▶ _DIRECTION_: Your task is to quote, unchanged, only the lines from the one with "for shape in" through the one with "imported = [obj", both ends included.

▶ _DATA TO USE_:
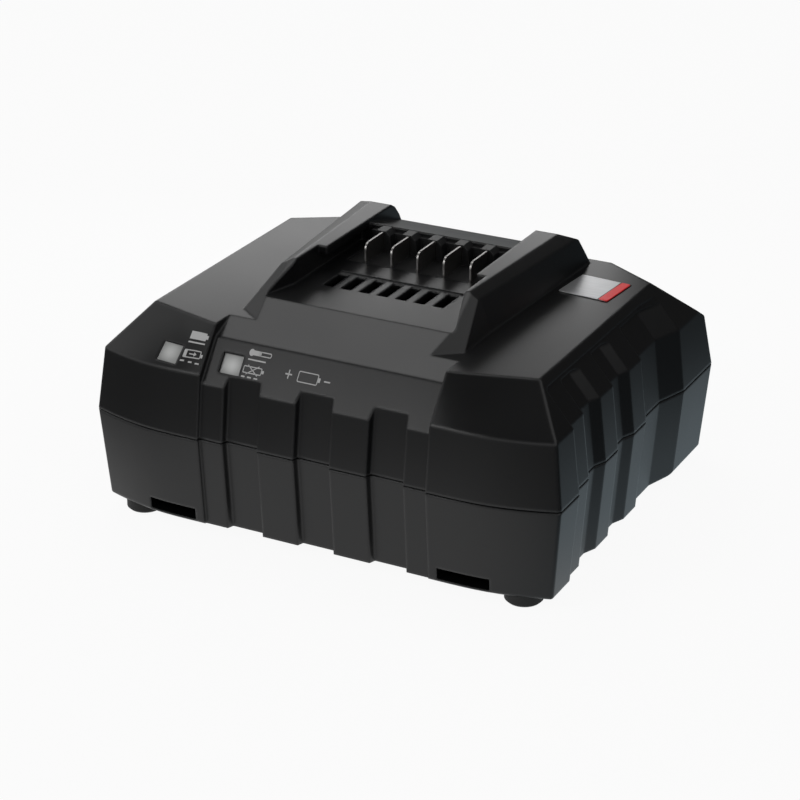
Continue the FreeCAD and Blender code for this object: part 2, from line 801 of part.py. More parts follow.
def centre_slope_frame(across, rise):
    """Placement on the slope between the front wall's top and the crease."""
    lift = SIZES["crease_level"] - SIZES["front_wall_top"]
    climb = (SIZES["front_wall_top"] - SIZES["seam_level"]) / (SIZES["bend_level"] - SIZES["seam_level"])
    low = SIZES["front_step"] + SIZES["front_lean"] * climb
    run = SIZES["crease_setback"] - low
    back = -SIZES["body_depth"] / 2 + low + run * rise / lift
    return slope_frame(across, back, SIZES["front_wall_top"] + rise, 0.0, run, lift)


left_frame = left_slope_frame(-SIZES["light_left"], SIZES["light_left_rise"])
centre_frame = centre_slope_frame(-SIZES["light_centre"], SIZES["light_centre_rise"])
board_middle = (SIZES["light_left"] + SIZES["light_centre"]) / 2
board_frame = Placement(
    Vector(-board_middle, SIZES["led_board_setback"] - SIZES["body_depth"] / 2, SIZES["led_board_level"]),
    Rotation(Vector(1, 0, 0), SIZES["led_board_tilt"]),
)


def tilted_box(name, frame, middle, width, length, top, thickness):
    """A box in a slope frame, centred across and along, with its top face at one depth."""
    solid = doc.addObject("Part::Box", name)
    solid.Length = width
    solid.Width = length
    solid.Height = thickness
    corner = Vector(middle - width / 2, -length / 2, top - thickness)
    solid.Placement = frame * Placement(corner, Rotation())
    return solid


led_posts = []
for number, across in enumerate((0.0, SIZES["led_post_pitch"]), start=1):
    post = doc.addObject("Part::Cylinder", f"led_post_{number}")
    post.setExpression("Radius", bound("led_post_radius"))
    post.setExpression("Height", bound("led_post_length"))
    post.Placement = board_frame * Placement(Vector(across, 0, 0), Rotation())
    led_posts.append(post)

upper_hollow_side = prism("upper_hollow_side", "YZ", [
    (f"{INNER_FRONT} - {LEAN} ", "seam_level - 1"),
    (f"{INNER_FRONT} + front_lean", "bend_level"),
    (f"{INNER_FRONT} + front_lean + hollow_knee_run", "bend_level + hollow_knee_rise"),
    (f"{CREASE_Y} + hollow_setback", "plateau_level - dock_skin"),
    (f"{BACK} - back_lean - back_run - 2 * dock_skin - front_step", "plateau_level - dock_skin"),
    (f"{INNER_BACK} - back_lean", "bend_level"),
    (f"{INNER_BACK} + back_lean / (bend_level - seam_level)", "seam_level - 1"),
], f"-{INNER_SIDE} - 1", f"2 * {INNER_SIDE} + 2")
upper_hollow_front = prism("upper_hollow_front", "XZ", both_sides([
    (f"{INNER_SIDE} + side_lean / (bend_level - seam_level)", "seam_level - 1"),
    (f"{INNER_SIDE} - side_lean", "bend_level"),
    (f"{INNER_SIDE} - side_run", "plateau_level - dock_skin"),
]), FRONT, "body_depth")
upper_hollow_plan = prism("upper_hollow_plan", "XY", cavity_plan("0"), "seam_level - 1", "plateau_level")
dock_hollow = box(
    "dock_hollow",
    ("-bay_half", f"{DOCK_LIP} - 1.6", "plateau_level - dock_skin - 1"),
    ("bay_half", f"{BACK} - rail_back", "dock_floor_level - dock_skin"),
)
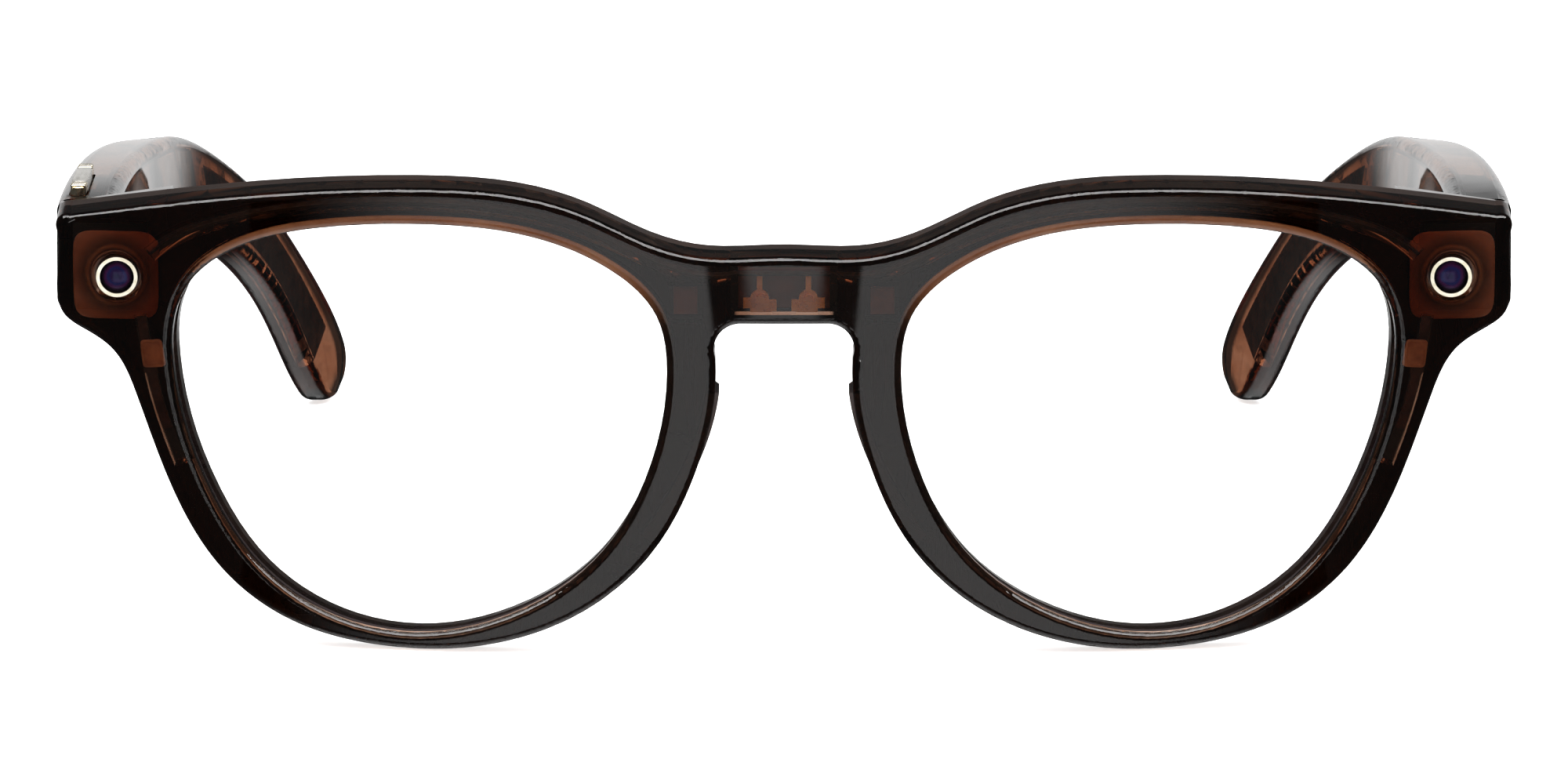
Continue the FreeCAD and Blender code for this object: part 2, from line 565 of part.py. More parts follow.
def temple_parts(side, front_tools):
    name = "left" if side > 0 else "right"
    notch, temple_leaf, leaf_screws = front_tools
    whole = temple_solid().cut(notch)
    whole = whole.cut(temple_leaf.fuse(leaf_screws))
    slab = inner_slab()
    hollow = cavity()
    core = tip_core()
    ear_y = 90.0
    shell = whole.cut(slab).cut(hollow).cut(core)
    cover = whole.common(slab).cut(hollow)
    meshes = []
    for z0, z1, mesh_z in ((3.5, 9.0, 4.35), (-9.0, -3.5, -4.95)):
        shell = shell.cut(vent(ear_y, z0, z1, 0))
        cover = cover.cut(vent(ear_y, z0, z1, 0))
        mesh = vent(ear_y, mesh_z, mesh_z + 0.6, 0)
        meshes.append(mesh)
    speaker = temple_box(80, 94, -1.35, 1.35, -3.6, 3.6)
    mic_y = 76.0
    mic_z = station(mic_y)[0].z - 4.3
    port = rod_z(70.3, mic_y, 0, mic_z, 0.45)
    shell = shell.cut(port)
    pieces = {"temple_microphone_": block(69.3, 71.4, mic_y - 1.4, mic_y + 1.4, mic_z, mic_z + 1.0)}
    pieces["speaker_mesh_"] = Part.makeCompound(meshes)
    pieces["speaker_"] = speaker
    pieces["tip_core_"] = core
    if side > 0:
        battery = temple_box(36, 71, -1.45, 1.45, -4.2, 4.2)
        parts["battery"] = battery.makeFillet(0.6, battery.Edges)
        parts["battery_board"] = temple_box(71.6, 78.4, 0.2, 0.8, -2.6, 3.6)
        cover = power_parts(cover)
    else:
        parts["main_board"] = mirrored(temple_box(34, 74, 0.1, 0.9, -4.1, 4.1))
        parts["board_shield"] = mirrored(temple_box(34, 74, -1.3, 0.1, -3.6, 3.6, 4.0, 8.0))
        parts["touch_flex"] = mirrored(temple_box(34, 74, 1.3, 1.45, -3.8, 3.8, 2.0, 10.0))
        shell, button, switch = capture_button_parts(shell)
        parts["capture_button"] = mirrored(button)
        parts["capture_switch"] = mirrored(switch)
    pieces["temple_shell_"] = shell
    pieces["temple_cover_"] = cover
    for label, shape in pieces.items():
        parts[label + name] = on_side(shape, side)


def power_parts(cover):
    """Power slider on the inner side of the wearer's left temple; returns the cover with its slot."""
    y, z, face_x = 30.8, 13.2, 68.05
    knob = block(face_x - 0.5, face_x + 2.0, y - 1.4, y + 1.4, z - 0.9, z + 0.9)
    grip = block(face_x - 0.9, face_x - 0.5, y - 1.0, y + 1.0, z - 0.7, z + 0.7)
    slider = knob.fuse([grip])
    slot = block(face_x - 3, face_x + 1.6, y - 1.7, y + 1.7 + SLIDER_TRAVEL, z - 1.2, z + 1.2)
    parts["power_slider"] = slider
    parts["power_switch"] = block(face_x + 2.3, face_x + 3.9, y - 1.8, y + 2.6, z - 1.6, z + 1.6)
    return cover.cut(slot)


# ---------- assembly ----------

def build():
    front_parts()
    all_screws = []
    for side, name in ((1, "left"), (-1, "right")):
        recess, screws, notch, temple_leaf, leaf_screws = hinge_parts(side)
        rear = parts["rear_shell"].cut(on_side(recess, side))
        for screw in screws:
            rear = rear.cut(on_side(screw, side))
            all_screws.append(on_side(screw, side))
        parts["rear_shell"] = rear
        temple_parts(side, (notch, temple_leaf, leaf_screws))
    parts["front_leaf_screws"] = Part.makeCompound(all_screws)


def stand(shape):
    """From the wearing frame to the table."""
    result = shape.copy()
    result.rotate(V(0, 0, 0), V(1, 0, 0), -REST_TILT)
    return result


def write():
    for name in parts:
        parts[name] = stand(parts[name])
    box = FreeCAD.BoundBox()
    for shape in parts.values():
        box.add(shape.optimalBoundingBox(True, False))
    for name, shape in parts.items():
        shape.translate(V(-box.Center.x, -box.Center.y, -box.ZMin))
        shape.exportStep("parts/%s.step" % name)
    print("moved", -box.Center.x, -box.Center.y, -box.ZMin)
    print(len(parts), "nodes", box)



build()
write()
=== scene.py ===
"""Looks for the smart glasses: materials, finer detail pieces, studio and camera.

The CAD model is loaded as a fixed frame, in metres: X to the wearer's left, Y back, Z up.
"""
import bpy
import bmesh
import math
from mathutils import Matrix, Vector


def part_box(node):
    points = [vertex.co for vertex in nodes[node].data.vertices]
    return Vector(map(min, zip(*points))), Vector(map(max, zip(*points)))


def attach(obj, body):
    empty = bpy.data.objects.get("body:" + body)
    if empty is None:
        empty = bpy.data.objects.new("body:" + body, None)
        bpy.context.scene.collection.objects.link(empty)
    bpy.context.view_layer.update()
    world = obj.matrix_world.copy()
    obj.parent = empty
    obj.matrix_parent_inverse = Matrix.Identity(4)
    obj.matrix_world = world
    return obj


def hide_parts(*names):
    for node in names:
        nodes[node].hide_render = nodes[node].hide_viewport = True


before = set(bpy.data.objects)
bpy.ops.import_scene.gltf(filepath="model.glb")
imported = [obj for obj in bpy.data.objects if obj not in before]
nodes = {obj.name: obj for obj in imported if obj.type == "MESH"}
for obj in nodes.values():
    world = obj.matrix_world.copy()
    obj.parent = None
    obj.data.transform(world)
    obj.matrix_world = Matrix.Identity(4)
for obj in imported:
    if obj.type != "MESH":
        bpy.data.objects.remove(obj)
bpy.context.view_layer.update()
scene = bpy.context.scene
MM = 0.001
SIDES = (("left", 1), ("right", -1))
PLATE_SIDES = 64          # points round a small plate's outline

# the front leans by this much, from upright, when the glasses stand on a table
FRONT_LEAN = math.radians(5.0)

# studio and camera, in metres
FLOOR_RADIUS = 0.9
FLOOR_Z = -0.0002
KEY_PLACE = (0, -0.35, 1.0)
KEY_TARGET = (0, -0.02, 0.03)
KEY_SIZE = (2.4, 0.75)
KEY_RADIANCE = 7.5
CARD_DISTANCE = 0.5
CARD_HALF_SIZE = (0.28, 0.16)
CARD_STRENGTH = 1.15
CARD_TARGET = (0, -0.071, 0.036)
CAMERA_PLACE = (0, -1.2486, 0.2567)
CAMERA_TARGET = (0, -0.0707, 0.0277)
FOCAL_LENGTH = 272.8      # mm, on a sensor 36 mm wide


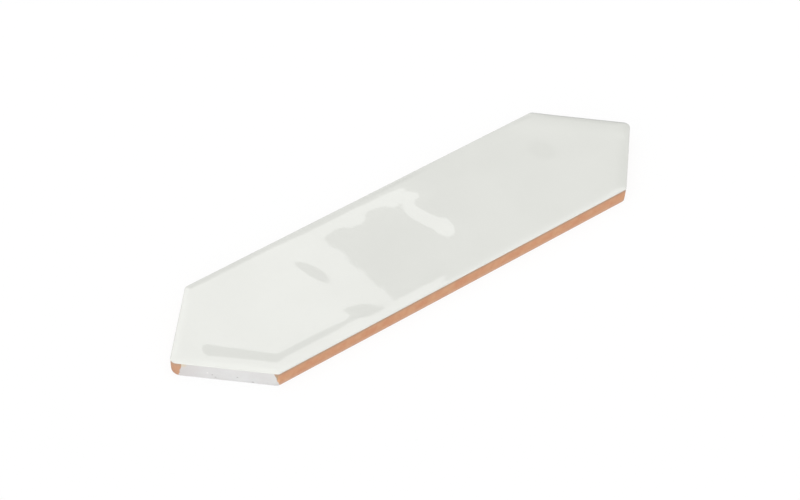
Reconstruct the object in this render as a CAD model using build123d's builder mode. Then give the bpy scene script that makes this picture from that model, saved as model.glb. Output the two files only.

▶ _ANSWER FOR THIS EXERCISE_:
    for shape in parts.values():
        box.add(shape.optimalBoundingBox(True, False))
    for name, shape in parts.items():
        shape.translate(V(-box.Center.x, -box.Center.y, -box.ZMin))
        shape.exportStep("parts/%s.step" % name)
    print("moved", -box.Center.x, -box.Center.y, -box.ZMin)
    print(len(parts), "nodes", box)



build()
write()
=== scene.py ===
"""Looks for the smart glasses: materials, finer detail pieces, studio and camera.

The CAD model is loaded as a fixed frame, in metres: X to the wearer's left, Y back, Z up.
"""
import bpy
import bmesh
import math
from mathutils import Matrix, Vector


def part_box(node):
    points = [vertex.co for vertex in nodes[node].data.vertices]
    return Vector(map(min, zip(*points))), Vector(map(max, zip(*points)))


def attach(obj, body):
    empty = bpy.data.objects.get("body:" + body)
    if empty is None:
        empty = bpy.data.objects.new("body:" + body, None)
        bpy.context.scene.collection.objects.link(empty)
    bpy.context.view_layer.update()
    world = obj.matrix_world.copy()
    obj.parent = empty
    obj.matrix_parent_inverse = Matrix.Identity(4)
    obj.matrix_world = world
    return obj


def hide_parts(*names):
    for node in names:
        nodes[node].hide_render = nodes[node].hide_viewport = True


before = set(bpy.data.objects)
bpy.ops.import_scene.gltf(filepath="model.glb")
imported = [obj for obj in bpy.data.objects if obj not in before]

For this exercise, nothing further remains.